**What you have to do**
Begin at the line containing "flat_parts, tip_line, tilt = make_parts()" and stop at the line containing "obj.parent = empty"; copy those lines exactly, ends included, and nothing else.

**Material**
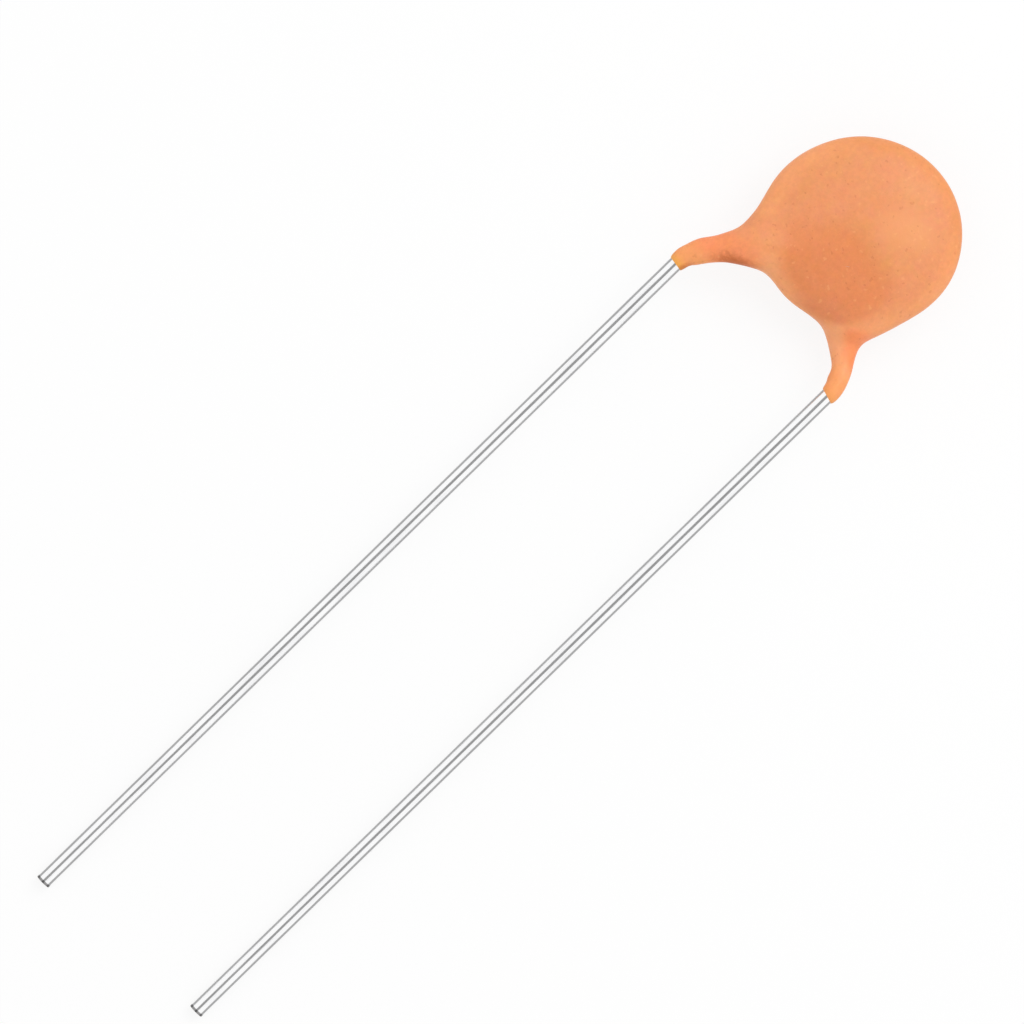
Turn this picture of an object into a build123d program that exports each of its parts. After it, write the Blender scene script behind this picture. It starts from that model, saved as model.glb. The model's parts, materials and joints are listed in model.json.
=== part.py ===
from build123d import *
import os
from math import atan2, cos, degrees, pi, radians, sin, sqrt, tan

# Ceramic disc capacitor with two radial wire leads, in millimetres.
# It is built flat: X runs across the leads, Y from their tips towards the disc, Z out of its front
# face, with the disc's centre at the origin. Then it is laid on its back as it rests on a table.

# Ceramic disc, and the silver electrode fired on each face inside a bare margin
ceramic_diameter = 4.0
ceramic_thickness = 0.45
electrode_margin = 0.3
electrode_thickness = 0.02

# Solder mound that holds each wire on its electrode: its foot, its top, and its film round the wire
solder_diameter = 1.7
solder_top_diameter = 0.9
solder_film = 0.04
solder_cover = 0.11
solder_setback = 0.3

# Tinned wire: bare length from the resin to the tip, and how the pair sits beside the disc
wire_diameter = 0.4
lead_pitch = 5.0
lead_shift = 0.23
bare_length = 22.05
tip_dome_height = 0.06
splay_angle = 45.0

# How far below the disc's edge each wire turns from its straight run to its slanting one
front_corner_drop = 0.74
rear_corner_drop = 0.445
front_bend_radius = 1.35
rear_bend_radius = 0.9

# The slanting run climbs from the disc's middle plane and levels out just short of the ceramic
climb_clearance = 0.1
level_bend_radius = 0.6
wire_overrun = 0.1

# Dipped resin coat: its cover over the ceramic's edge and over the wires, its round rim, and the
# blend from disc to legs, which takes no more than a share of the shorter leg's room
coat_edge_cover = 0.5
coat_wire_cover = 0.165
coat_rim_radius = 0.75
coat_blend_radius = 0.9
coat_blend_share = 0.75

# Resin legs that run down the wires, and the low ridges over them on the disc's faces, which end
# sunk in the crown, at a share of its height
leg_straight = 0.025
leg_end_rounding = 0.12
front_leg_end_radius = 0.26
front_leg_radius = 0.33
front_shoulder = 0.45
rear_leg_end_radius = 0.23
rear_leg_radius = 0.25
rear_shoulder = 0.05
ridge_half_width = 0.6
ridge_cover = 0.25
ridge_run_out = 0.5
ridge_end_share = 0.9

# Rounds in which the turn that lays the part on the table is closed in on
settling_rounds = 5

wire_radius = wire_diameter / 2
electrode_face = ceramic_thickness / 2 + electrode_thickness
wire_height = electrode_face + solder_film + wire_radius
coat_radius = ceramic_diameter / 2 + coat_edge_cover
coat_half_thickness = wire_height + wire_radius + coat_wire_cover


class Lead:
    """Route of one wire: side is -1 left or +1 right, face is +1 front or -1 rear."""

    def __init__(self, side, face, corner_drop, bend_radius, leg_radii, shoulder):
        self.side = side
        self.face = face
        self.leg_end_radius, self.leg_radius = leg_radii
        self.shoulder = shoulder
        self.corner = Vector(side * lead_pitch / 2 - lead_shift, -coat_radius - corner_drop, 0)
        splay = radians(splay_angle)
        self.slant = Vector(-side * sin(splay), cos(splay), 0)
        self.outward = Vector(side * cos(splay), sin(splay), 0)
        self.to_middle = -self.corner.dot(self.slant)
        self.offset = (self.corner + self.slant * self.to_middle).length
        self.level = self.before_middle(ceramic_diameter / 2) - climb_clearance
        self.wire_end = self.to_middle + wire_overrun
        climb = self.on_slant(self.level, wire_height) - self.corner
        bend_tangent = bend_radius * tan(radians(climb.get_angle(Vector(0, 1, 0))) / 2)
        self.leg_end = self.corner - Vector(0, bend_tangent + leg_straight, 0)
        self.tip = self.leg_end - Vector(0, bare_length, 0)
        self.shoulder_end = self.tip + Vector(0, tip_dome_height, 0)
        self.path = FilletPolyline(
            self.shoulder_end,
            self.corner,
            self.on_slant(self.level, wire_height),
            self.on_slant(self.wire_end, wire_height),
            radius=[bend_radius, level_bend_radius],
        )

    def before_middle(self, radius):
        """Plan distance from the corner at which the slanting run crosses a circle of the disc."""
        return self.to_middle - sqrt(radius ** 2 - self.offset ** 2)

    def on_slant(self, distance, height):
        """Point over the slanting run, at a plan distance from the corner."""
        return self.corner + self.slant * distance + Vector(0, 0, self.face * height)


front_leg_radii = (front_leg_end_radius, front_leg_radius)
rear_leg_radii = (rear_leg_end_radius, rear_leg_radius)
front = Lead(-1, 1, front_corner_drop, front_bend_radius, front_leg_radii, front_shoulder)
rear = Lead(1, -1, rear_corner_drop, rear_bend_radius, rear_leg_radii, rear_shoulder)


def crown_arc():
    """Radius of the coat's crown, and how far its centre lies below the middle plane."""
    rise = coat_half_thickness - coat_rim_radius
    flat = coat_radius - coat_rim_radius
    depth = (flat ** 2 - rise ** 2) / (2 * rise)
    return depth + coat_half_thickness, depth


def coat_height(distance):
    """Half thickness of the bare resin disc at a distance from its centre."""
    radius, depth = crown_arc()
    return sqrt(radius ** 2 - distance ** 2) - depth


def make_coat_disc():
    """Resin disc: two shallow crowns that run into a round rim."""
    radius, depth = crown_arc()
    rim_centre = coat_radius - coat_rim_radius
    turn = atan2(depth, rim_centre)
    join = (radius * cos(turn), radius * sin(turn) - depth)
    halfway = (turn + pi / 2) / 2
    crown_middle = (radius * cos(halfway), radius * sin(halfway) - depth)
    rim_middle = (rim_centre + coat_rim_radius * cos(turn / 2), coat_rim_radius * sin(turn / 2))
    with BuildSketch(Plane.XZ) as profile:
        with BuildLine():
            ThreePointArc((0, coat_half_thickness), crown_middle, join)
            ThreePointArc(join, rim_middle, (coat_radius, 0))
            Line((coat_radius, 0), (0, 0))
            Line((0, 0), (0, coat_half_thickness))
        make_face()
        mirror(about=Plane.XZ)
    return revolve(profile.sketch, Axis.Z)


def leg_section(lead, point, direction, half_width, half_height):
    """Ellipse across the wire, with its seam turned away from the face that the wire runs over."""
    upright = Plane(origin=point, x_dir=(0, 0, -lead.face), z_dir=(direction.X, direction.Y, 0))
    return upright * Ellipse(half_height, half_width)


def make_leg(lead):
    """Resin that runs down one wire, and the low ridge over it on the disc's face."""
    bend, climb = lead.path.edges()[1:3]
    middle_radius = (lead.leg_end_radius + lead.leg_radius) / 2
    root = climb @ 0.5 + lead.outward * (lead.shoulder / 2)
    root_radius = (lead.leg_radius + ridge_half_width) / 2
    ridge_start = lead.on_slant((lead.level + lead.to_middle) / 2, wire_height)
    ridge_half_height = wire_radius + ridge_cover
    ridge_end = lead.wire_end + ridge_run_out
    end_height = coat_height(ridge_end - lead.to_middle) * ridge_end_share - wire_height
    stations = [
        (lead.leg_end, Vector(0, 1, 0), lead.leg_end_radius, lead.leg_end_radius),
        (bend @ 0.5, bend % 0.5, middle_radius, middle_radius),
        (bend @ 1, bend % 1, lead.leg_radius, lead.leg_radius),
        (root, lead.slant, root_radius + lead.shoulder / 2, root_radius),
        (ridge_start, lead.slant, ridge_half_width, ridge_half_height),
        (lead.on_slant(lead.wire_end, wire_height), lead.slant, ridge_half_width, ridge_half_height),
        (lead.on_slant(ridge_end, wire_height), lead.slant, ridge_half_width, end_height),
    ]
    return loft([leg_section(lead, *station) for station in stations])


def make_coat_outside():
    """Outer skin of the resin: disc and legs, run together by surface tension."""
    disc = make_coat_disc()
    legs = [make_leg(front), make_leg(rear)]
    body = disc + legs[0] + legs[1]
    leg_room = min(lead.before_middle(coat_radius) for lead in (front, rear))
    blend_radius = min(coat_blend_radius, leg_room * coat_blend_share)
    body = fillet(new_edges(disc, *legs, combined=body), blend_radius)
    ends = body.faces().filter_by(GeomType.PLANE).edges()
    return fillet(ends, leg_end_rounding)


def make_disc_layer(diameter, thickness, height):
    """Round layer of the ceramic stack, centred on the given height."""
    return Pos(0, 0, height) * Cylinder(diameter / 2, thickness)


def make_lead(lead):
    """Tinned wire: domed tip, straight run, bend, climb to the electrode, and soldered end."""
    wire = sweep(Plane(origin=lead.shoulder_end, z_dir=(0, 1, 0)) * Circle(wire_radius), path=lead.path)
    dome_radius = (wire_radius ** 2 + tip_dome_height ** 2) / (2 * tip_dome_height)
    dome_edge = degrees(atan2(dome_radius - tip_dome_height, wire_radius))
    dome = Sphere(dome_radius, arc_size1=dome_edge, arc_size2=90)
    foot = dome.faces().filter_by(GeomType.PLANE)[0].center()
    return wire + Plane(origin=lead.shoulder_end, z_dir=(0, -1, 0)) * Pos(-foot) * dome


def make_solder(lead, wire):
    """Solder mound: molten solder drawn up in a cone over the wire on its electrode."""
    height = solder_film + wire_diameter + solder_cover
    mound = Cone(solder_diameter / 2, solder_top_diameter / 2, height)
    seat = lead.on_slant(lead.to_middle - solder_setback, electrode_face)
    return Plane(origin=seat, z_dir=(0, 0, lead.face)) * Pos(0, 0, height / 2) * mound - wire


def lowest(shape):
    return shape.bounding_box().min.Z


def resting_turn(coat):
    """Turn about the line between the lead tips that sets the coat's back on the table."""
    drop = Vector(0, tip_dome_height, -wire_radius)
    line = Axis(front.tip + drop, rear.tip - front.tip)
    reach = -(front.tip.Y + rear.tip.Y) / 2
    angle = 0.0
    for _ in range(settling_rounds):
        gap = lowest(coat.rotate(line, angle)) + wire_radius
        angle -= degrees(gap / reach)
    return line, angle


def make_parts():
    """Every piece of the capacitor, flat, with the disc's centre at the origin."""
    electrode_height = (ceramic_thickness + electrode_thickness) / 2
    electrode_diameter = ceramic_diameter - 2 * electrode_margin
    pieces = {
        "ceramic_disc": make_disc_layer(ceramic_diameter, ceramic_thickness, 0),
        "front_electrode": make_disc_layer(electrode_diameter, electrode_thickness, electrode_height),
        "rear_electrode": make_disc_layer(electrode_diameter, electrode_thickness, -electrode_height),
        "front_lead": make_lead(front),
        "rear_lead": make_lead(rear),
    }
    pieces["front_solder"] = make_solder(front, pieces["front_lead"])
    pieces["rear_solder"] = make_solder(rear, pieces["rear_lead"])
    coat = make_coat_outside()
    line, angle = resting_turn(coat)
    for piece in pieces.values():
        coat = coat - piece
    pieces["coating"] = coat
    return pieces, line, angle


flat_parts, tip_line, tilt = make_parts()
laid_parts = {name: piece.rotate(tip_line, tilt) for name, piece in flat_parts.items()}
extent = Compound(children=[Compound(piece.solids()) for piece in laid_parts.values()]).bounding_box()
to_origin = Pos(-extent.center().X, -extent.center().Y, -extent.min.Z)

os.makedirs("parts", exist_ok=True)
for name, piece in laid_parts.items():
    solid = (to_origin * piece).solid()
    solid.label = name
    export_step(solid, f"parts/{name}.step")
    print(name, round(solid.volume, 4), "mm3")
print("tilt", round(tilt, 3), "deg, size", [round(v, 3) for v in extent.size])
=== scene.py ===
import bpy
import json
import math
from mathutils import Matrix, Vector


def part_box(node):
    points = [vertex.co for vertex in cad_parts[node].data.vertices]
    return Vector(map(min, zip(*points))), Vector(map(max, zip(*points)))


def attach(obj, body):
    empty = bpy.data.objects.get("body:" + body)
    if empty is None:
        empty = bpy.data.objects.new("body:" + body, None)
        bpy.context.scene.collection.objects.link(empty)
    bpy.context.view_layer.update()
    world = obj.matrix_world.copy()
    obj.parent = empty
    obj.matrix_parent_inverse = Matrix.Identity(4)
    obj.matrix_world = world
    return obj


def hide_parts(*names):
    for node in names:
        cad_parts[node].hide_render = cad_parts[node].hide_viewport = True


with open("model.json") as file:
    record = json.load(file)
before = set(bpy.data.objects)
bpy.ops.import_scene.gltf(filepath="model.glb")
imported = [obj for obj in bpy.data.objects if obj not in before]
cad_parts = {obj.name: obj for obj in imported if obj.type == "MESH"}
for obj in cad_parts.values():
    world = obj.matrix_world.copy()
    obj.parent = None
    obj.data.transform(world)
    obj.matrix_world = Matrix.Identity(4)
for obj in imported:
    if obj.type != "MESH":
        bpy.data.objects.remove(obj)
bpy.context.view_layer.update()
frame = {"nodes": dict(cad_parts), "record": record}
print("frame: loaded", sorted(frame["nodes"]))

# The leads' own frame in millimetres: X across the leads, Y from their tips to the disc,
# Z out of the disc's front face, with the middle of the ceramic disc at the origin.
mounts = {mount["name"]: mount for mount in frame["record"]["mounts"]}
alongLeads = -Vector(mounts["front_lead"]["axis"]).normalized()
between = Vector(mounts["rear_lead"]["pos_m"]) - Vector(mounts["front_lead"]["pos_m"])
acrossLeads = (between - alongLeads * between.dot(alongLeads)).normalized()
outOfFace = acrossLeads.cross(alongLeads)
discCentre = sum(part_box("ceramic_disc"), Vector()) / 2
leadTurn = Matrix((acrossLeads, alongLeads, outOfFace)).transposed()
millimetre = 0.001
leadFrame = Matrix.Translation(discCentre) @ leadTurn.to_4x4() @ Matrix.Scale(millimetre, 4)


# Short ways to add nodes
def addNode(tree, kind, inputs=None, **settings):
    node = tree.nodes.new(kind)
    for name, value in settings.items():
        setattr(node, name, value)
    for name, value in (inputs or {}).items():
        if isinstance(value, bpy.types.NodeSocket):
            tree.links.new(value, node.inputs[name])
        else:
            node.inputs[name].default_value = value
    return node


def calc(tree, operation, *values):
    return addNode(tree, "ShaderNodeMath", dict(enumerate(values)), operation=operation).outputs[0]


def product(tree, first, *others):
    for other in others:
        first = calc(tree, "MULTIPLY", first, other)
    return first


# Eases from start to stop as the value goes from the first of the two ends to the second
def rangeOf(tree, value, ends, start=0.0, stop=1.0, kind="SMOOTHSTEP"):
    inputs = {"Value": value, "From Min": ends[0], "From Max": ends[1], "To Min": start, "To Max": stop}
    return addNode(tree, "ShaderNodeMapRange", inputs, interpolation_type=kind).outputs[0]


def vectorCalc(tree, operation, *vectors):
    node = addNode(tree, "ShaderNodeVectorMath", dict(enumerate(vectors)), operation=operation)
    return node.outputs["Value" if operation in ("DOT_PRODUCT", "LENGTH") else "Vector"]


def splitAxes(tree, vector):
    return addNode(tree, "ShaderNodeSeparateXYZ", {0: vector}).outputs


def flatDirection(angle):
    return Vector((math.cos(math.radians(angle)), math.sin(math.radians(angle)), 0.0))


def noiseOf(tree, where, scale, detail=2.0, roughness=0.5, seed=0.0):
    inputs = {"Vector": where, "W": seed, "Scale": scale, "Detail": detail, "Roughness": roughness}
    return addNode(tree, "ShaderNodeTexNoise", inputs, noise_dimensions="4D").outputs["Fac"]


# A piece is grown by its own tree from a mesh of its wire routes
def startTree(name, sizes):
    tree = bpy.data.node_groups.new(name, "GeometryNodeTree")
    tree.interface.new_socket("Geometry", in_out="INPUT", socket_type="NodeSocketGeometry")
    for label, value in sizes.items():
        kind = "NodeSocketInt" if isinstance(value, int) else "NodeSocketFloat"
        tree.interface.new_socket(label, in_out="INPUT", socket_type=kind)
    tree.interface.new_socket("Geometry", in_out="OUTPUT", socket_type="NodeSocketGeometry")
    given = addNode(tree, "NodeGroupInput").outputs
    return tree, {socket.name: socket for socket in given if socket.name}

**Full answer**
flat_parts, tip_line, tilt = make_parts()
laid_parts = {name: piece.rotate(tip_line, tilt) for name, piece in flat_parts.items()}
extent = Compound(children=[Compound(piece.solids()) for piece in laid_parts.values()]).bounding_box()
to_origin = Pos(-extent.center().X, -extent.center().Y, -extent.min.Z)

os.makedirs("parts", exist_ok=True)
for name, piece in laid_parts.items():
    solid = (to_origin * piece).solid()
    solid.label = name
    export_step(solid, f"parts/{name}.step")
    print(name, round(solid.volume, 4), "mm3")
print("tilt", round(tilt, 3), "deg, size", [round(v, 3) for v in extent.size])
=== scene.py ===
import bpy
import json
import math
from mathutils import Matrix, Vector


def part_box(node):
    points = [vertex.co for vertex in cad_parts[node].data.vertices]
    return Vector(map(min, zip(*points))), Vector(map(max, zip(*points)))


def attach(obj, body):
    empty = bpy.data.objects.get("body:" + body)
    if empty is None:
        empty = bpy.data.objects.new("body:" + body, None)
        bpy.context.scene.collection.objects.link(empty)
    bpy.context.view_layer.update()
    world = obj.matrix_world.copy()
    obj.parent = empty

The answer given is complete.